The regulatory risk of tuning out more Alerts is also increasing.  Central banks and regulatory agencies are imposing more oversight and large fines for failing to monitor, detect and manage certain types of risk behaviours.  This has in turn led to more Alerts being considered for investigation by the authorities.

Issues around hiring, resourcing, training and consistency abound.  As the number of Alerts generated continues to increase, more investigators are required, with each needing to either specialise or learn multiple investigation environments. 

And finally, the case management systems and investigative approach may vary significantly, causing inconsistent case results throughout the enterprise and, in turn, regulatory risk.  Similarly, results generated form previous Alerts and investigations are rarely shared across lines of business and types of fraud, AML and sanctions investigations.

The result is overwhelming

Internationally, the volume of Suspicious Transaction Reports (STRs) generated from these Alerts has also increased substantially.  Although the form of these STRs has been standardised, many countries still allow paper-based transmission and thus require manual input to digitise. 

As a result, the central banks have very similar types of correlation and case management requirements.  These include, for example: intelligent grouping of multiple STRs by relevant attributes to create an investigable case; access and augmentation of Case data from other government databases; using such information to drive a risk rating engine in order to prioritise risk and therefore investigation; and the scalability to handle growing volumes.   

A solution ‘vision’

This incorporates several key technologies:

  • The ability to interface with any type of system – current detection systems are leveraged, as they are critical to identifying suspicious activity and typically focus on increasingly specialised types of behavioural patterns.  Alerts governed by these current and future detection engines are ingested into one enterprise-wide financial crime case management platform.
  • The ability to specialise processing based on the Alert type and circumstance – as the structure of Alerts can vary substantially.  Not only are they produced by different detection engines created by different vendors, but also they require different types of supporting data
  • A configurable business rules engine that drives workflow based on situation – with manual or (preferably) automated triage functions triggered to apply business rules against the Alert circumstance, this detects and resolves or routes duplicate or multiple Alerts.  Intelligent routing also determines the investigator skill-set with best fit to work the case  
  • Robust case management driven by rules and circumstance – providing the human investigator with the proper tools to research and investigate the case
  • Managing and monitor investigator performance and compliance to regulatory requirements - including a range of relevant components, such as visual link analysis to link attributes to other cases identifying hidden networks of relationships.

A ‘real world’ example

How can this be achieved.  One way is to combine a business rules engine and Business Process Management (BPM) tool with automated triage functionality. 

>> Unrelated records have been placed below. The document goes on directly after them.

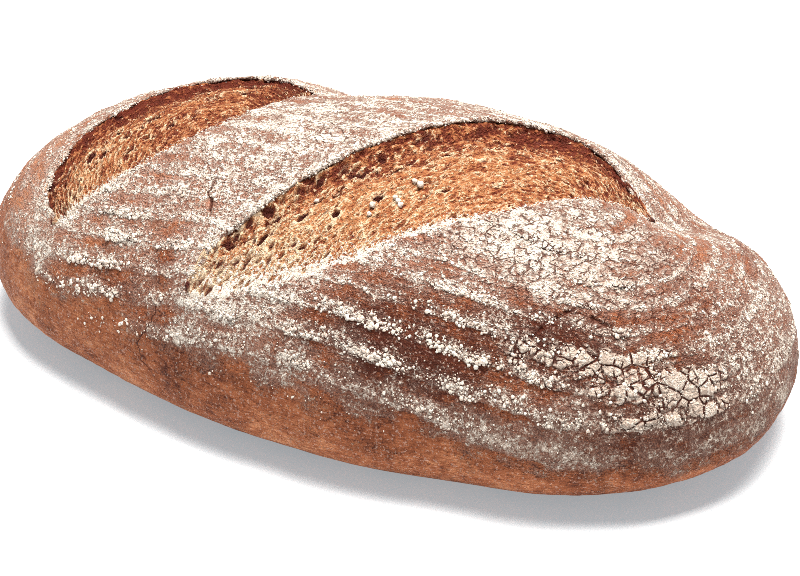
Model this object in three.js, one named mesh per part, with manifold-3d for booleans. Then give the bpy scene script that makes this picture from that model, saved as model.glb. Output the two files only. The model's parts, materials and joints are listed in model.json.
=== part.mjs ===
// Oval hearth loaf with two diagonal cuts, baked as one piece.
// Millimetres, +Z up. The origin is the middle of the flat base, and +X runs along the loaf.
import * as THREE from "three";
import { mergeVertices } from "three/addons/utils/BufferGeometryUtils.js";
import Module from "manifold-3d";

const wasm = await Module();
wasm.setup();

// Driving dimensions of the whole loaf
const LENGTH = 310;
const WIDTH = 173;
const CROWN_HEIGHT = 93.5; // top of the dome before the cuts lift its crust
const BULGE_HEIGHT = 24; // level where the loaf is widest
const BASE_SHARE = 0.68; // flat base, as a share of the widest outline
const PLAN_ROUNDNESS = 2.37; // 2 is an ellipse, more is squarer
const DOME_ROUNDNESS = 2.08;
const END_TAPER = 0.012; // the +X end is this much wider than the middle
const END_RISE = 0.008; // and this much higher
const SKIN_DETAIL = 16; // subdivision of the icosahedron that becomes the skin
const BASE_START = 0.7; // sine of the direction below which the skin is the flat base

// Where the oven spring was held back: centre, reach along x and y, how far it sinks and narrows
const WAISTS = [
  { at: [-34, 50], reach: [22, 30], sink: 5.5, narrow: 1.5 },
  { at: [98, 36], reach: [19, 26], sink: 12, narrow: 4 },
  { at: [-72, -76], reach: [34, 30], sink: 2, narrow: 3.2 },
  { at: [66, -84], reach: [24, 30], sink: 1, narrow: 3 },
  { at: [-90, 20], reach: [40, 30], sink: 1.5, narrow: 0 },
];

// Each cut opens between a raised lip and a flush edge, both seen from above
const CUTS = [
  {
    lip: [[-103, -57], [-112, -45], [-114, -30], [-113, -14], [-110, 2], [-104, 18],
      [-93, 31], [-76, 39], [-58, 38], [-43, 29], [-36, 22]],
    flush: [[-101, -57], [-92, -52], [-80, -44], [-68, -32], [-58, -18], [-49, -3],
      [-42, 11], [-35, 20]],
    depth: 7,
    farRise: 0.3,
    lipRise: 0.8,
    undercut: 2,
  },
  {
    lip: [[-36, -75], [-31, -66], [-22, -56], [-11, -40], [-1, -24], [8, -9], [17, 5],
      [25, 17], [34, 26], [46, 33], [60, 37], [74, 35], [86, 28], [97, 20]],
    flush: [[-34, -76], [-19, -75], [-2, -70], [17, -62], [32, -50], [46, -38],
      [59, -27], [71, -12], [82, 3], [96, 18]],
    depth: 8.5,
    farRise: 0.6, // the far end is this much shallower
    lipRise: 2.5,
    undercut: 3,
  },
];
const LIP_REACH = 9; // how far from the lip its rise fades
const FULL_DEPTH_WIDTH = 32; // a cut narrower than this is shallower
const FAR_START = 0.68; // share of the cut's length where the far end begins
const CRUMB_SWELL = 2; // the crumb bulges this much between lip and flush edge
const FULL_SWELL_WIDTH = 40;
const TIP_WIDTH = 10; // width below which a cut runs out to the surface
const TIP_LIFT = 1.2;
const STATIONS = 40; // cutter sections along a cut
const CUTTER_ROWS = 8; // cutter rows across a cut
const PAST_FLUSH = 1.12; // the cutter runs this far past the flush edge
const CUTTER_TOP = 120;
const MOST_LEAN = 0.1; // the cutter's lip wall leans in by at most this share of the cut's width

const between = (a, b, value) => THREE.MathUtils.smoothstep(value, a, b);
const arch = (share) => Math.sin(Math.PI * Math.min(share, 1)) ** 2;
const planCurve = (points) =>
  new THREE.CatmullRomCurve3(points.map(([x, y]) => new THREE.Vector3(x, y, 0)), false, "catmullrom", 0.5);

for (const cut of CUTS) {
  cut.lipCurve = planCurve(cut.lip);
  cut.flushCurve = planCurve(cut.flush);
  cut.lipPoints = cut.lipCurve.getPoints(80);
}

// Distance in plan from a place to a cut's lip
function lipDistance(cut, x, y) {
  const place = new THREE.Vector3(x, y, 0);
  return Math.min(...cut.lipPoints.map((point) => point.distanceTo(place)));
}

// How far the waists, and the lips' rise, move a point of the plain dome
function settle(point) {
  const { x, y, z } = point;
  const moved = point.clone();
  for (const cut of CUTS) {
    moved.z += cut.lipRise * Math.exp(-lipDistance(cut, x, y) / LIP_REACH) * between(25, 40, z);
  }
  for (const { at, reach, sink, narrow } of WAISTS) {
    const share = Math.exp(-(((x - at[0]) / reach[0]) ** 2) - ((y - at[1]) / reach[1]) ** 2);
    moved.z -= sink * share * between(5, 45, z);
    moved.y -= Math.sign(at[1]) * narrow * share * between(-12, 12, z);
  }
  return moved;
}

// The loaf's skin in the direction of a unit vector: a dome above the bulge, a rolled edge and
// the flat base below it
function skinPoint(direction) {
  const sine = direction.z;
  const flat = Math.hypot(direction.x, direction.y) || 1e-9;
  const cos = direction.x / flat;
  const sin = direction.y / flat;
  const plan = (Math.abs(cos) ** PLAN_ROUNDNESS + Math.abs(sin) ** PLAN_ROUNDNESS) ** (-1 / PLAN_ROUNDNESS);
  let share;
  let z;
  if (sine >= 0) {
    share = Math.max(0, 1 - sine ** DOME_ROUNDNESS) ** (1 / DOME_ROUNDNESS);
    z = BULGE_HEIGHT + (CROWN_HEIGHT - BULGE_HEIGHT) * sine;
  } else if (-sine < BASE_START) {
    const turn = ((-sine / BASE_START) * Math.PI) / 2;
    share = BASE_SHARE + (1 - BASE_SHARE) * Math.cos(turn);
    z = BULGE_HEIGHT * (1 - Math.sin(turn));
  } else {
    share = (BASE_SHARE * (1 + sine)) / (1 - BASE_START);
    z = 0;
  }
  const x = (LENGTH / 2) * cos * plan * share;
  const end = x / (LENGTH / 2);
  const y = (WIDTH / 2) * sin * plan * share * (1 + END_TAPER * end);
  return settle(new THREE.Vector3(x, y, z * (1 + END_RISE * end)));
}

// Height of the dome over a place in plan
function domeHeight(x, y) {
  const end = x / (LENGTH / 2);
  const side = y / ((WIDTH / 2) * (1 + END_TAPER * end));
  const share = (Math.abs(end) ** PLAN_ROUNDNESS + Math.abs(side) ** PLAN_ROUNDNESS) ** (1 / PLAN_ROUNDNESS);
  const sine = Math.max(0, 1 - Math.min(share, 1) ** DOME_ROUNDNESS) ** (1 / DOME_ROUNDNESS);
  const z = (BULGE_HEIGHT + (CROWN_HEIGHT - BULGE_HEIGHT) * sine) * (1 + END_RISE * end);
  return settle(new THREE.Vector3(x, y, z)).z;
}

function solidOf(geometry) {
  const plain = geometry.index ? geometry.toNonIndexed() : geometry;
  plain.deleteAttribute("normal");
  plain.deleteAttribute("uv");
  const merged = mergeVertices(plain, 1e-4);
  return new wasm.Manifold(
    new wasm.Mesh({
      numProp: 3,
      vertProperties: merged.attributes.position.array,
      triVerts: new Uint32Array(merged.index.array),
    }),
  );
}

function skinSolid() {
  const geometry = new THREE.IcosahedronGeometry(1, SKIN_DETAIL);
  const places = geometry.attributes.position;
  const direction = new THREE.Vector3();
  for (let i = 0; i < places.count; i += 1) {
    direction.fromBufferAttribute(places, i).normalize();
    places.setXYZ(i, ...skinPoint(direction).toArray());
  }
  return solidOf(geometry);
}

// One section across a cut: the cutter's floor and roof points from the lip to past the flush edge
function cutterSection(cut, along) {
  const lip = cut.lipCurve.getPointAt(along);
  const flush = cut.flushCurve.getPointAt(along);
  const across = flush.clone().sub(lip);
  const width = across.length();
  const inward = across.clone().normalize();
  const shallow = 1 - cut.farRise * between(FAR_START, 1, along);
  const depth = cut.depth * Math.min(1, width / FULL_DEPTH_WIDTH) * shallow;
  const lift = TIP_LIFT * (1 - between(0, TIP_WIDTH, width));
  const swell = CRUMB_SWELL * Math.min(1, width / FULL_SWELL_WIDTH);
  const floor = [];
  const roof = [];
  for (let row = 0; row <= CUTTER_ROWS; row += 1) {
    const share = (row / CUTTER_ROWS) * PAST_FLUSH;
    const place = lip.clone().addScaledVector(across, share);
    const z = domeHeight(place.x, place.y) - depth * (1 - share) + swell * arch(share) + lift;
    const atLip = row === 0 ? 1 : 0;
    const under = atLip * cut.undercut * (depth / cut.depth);
    const lean = atLip * Math.min(((CUTTER_TOP - z) * cut.undercut) / cut.depth, width * MOST_LEAN);
    floor.push([...place.clone().addScaledVector(inward, -under).toArray().slice(0, 2), z]);
    roof.push([...place.clone().addScaledVector(inward, lean).toArray().slice(0, 2), CUTTER_TOP]);
  }
  return [...floor, ...roof.reverse()];
}

// The cutter is a loft through its sections, closed at both tips
function cutterSolid(cut) {
  const positions = [];
  const sections = [];
  for (let i = 0; i <= STATIONS; i += 1) sections.push(cutterSection(cut, i / STATIONS));
  const ring = sections[0].length;
  const triangle = (a, b, c) => positions.push(...a, ...b, ...c);
  for (let i = 0; i < STATIONS; i += 1) {
    for (let j = 0; j < ring; j += 1) {
      const k = (j + 1) % ring;
      triangle(sections[i][j], sections[i + 1][j], sections[i + 1][k]);
      triangle(sections[i][j], sections[i + 1][k], sections[i][k]);
    }
  }
  const last = ring - 1;
  for (let j = 0; j < ring / 2 - 1; j += 1) {
    const [start, end] = [sections[0], sections[STATIONS]];
    triangle(start[j], start[j + 1], start[last - j - 1]);
    triangle(start[j], start[last - j - 1], start[last - j]);
    triangle(end[j], end[last - j - 1], end[j + 1]);
    triangle(end[j], end[last - j], end[last - j - 1]);
  }
  const geometry = new THREE.BufferGeometry();
  geometry.setAttribute("position", new THREE.Float32BufferAttribute(positions, 3));
  return solidOf(geometry);
}

function loafMesh() {
  let solid = skinSolid();
  for (const cut of CUTS) solid = solid.subtract(cutterSolid(cut));
  const { vertProperties, triVerts, numProp } = solid.getMesh();
  const positions = new Float32Array((vertProperties.length / numProp) * 3);
  for (let i = 0; i < positions.length / 3; i += 1) {
    positions.set(vertProperties.subarray(i * numProp, i * numProp + 3), i * 3);
  }
  const geometry = new THREE.BufferGeometry();
  geometry.setAttribute("position", new THREE.BufferAttribute(positions, 3));
  geometry.setIndex(new THREE.BufferAttribute(new Uint32Array(triVerts), 1));
  geometry.computeVertexNormals();
  const crust = new THREE.MeshStandardMaterial({ color: 0xb4703f, roughness: 0.82, metalness: 0 });
  const mesh = new THREE.Mesh(geometry, crust);
  mesh.name = "loaf";
  return mesh;
}

const loaf = new THREE.Group();
loaf.add(loafMesh());
export default loaf;
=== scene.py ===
import itertools
import json
import math

import bpy
import numpy as np
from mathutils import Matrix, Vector

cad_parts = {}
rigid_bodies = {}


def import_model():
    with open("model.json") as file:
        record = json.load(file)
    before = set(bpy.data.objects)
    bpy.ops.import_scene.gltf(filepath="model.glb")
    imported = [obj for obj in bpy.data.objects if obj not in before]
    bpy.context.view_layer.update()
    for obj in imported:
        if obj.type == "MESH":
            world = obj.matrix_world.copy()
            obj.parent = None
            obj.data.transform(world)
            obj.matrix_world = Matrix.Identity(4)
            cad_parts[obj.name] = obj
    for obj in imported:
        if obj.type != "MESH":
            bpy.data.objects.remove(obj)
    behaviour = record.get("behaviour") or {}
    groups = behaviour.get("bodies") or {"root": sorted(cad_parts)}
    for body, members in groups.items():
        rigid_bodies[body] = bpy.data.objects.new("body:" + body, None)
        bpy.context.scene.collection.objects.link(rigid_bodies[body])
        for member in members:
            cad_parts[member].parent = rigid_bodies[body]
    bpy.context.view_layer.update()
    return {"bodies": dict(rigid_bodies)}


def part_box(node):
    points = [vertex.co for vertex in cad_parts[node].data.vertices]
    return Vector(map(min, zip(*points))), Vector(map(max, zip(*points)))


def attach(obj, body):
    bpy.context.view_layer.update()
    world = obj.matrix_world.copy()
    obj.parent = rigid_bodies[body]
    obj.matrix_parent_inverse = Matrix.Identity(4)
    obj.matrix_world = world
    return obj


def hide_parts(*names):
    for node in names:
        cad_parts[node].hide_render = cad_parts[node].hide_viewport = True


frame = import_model()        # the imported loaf, its one body and its record

mm = 0.001
loafLow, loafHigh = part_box("loaf")
loafBody = next(iter(frame["bodies"]))

# The whole loaf, in millimetres: size from the frame, roundness given
lipsOverCrown = 1.8          # the cut lips stand this much over the dome
loafShape = {
    "length": (loafHigh.x - loafLow.x) / mm,
    "width": (loafHigh.y - loafLow.y) / mm,
    "crown": (loafHigh.z - loafLow.z) / mm - lipsOverCrown,
    "bulge": 24,            # height where the loaf is widest
    "baseShare": 0.68,      # flat base against the widest outline
    "planRound": 2.37,      # 2 is an ellipse, more is squarer
    "domeRound": 2.08,
    "endTaper": 0.012,
    "endRise": 0.008,
    "baseStart": 0.7,
    "lipReach": 9,          # how far from a lip its lift fades
    "lipFarthest": 40,      # and where it is gone
    "lipSettles": 0.72,     # share of its length where a lip starts to come down again
    "detail": 9,
    "faces": 195000,        # most triangles that the crust and the flour layer keep
    "untouched": 30.0,      # stands for a distance too far from any cut to matter
}

# Where the oven spring was held back: centre, reach, how far it sinks and narrows
waists = [
    {"at": (-34, 50), "reach": (22, 30), "sink": 5.5, "narrow": 1.5},
    {"at": (98, 36), "reach": (19, 26), "sink": 12, "narrow": 4},
    {"at": (-72, -76), "reach": (34, 30), "sink": 2, "narrow": 3.2},
    {"at": (66, -84), "reach": (24, 30), "sink": 1, "narrow": 3},
    {"at": (-90, 20), "reach": (40, 30), "sink": 1.5, "narrow": 0},
]

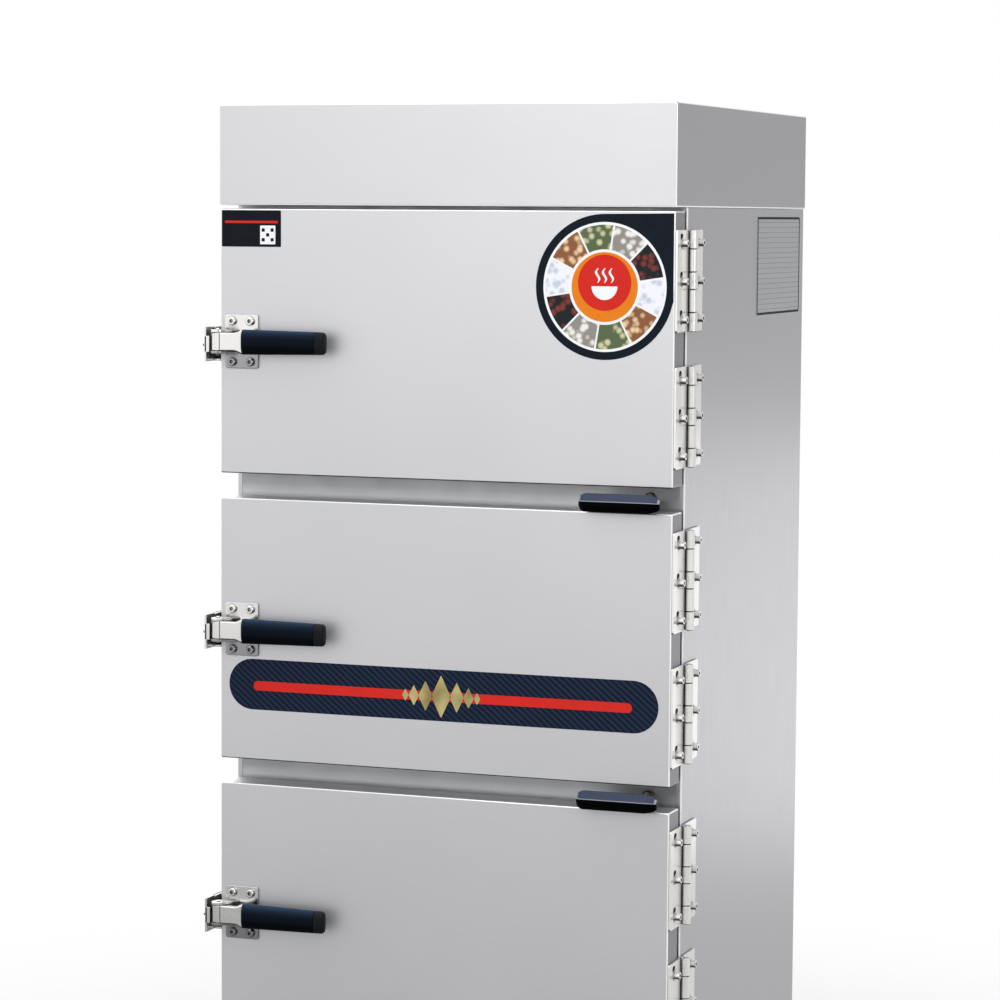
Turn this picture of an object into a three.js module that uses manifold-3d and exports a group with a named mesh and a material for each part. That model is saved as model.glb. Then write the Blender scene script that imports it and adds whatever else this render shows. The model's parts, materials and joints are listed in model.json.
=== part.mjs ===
// Three-door steaming cabinet, built as an assembly of separate pieces.
// Millimetres, +Z up. The doors face -Y, the hinges are on the +X side and the latches on the -X side.
// The origin is on the floor, under the middle of the whole object with its fittings.

import * as THREE from 'three';
import { mergeVertices } from 'three/addons/utils/BufferGeometryUtils.js';
import Module from 'manifold-3d';

const wasm = await Module();
wasm.setup();

// Cabinet: overall sizes
const LEVELS = ['lower', 'middle', 'upper'];
const BODY_WIDTH = 690;
const BODY_DEPTH = 620;
const DOOR_HEIGHT = 384;
const DOOR_THICKNESS = 44;
const DOOR_GAP = 36;
const SEAL_GAP = 14;
const FOOT_HEIGHT = 100;
const BASE_HEIGHT = 110;
const HOOD_HEIGHT = 145;
const HOOD_GAP = 5;
const HOOD_OVERHANG = 2;

// Sheet metal, and the clearances used everywhere
const SHEET = 1.5;
const FRAME_SHEET = 2;
const LINER_SHEET = 1.2;
const SEAT = 0.3;
const OVERRUN = 2;
const ROUND_SIDES = 12;
const SMALL_SIDES = 8;

// Body panels
const SIDE_FOLD = 8;
const BACK_FOLD = 20;
const PAN_SHEET = 3;
const PAN_RIM = 12;
const HOOD_FLANGE = 70;
const LOUVRE_COUNT = 5;
const LOUVRE_WIDTH = 160;
const LOUVRE_HEIGHT = 6;
const LOUVRE_PITCH = 16;

// Chambers
const WALL = 55;
const DOOR_LAP = 22;
const SERVICE_DEPTH = 70;
const INSULATION_BACK = 20;
const GASKET_WIDTH = 16;
const GASKET_INSET = 2;

// Tray racks
const RUNNER_COUNT = 4;
const RACK_BAR = 8;
const RUNNER_WIDTH = 18;
const RUNNER_THICK = 3;
const RACK_FRONT_GAP = 20;
const RACK_BACK_GAP = 30;

// Door liner
const LINER_PAN_DEPTH = 30;
const DISH_RISE = 6;
const DISH_INSET = 24;

// Hinges
const HINGE_INSET = 26;
const HINGE_SPACING = 48;
const BARREL_RADIUS = 6.8;
const BARREL_OUT = 8.5;
const HINGE_PIN_RADIUS = 3;
const LEAF_THICK = 3;
const LEAF_RUN_OFF = 0.8;
const BODY_LEAF_REACH = 63;
const DOOR_HOLE_REACH = 36;
const BODY_HOLE_REACH = 41;
const LEAF_HOLE_INSET = 18;
const LEAF_SLOT_WIDTH = 6.6;
const LEAF_SLOT_LENGTH = 15;
const LEAF_BOLT_DROP = 3.5;
const LEAF_BOLT_RADIUS = 5.4;
const LEAF_BOLT_HEIGHT = 9;
const KNUCKLE_SHARES = [0.19, 0.226, 0.171, 0.226, 0.187];

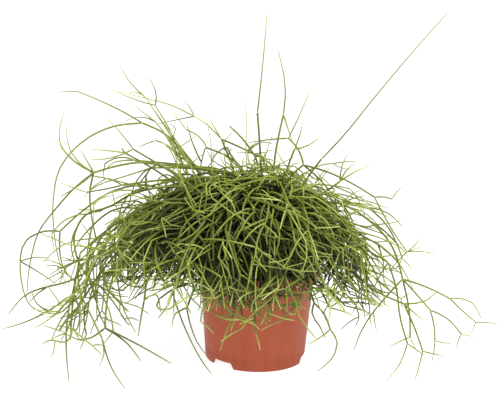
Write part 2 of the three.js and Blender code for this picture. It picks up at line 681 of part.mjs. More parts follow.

The key is to treat everything as a rule.  Rules are stored in a repository and are created, modified and deleted using a form/model-based user interface.  This is the equivalent of programming, but is aimed at the application subject matter expert – that is, the business user rather than IT support.

These rules are used to generate the desired application and change can be immediate.  Most applications will typically focus on case management and workflow, with variability driven by business rules and situations. 

As part of this ‘solution vision’, a set of rules specifically addresses Financial Crimes Case Management (the FCM framework).  Use cases define FCM functionality, containing rules providing financial crime-specific templates for building a case management application best-suited to each client’s needs.

They contain rules for common industry process workflows, common actions, data schemes and working examples.  Assets of the framework can also be used as is, or copied to a higher level of specification (i.e. geography, product) for modification extension or replacement.  This has been described as a ‘situational layer cake’.

Rule sets allow organisations to add ‘specialised’ layers of instructions, by recoding just what will be different in specific situations, such as taking on board a specific type of Alert or investigating a specific type of case.

This layered approach ensures that rules at a higher level of specialisation take precedence and the rules engine determines which set of processes, rules and data sources apply for a given situation.  The result is a highly agile financial crime management tool, which is managed by the business to deliver rapid change in response to evolving regulatory, market and business imperatives.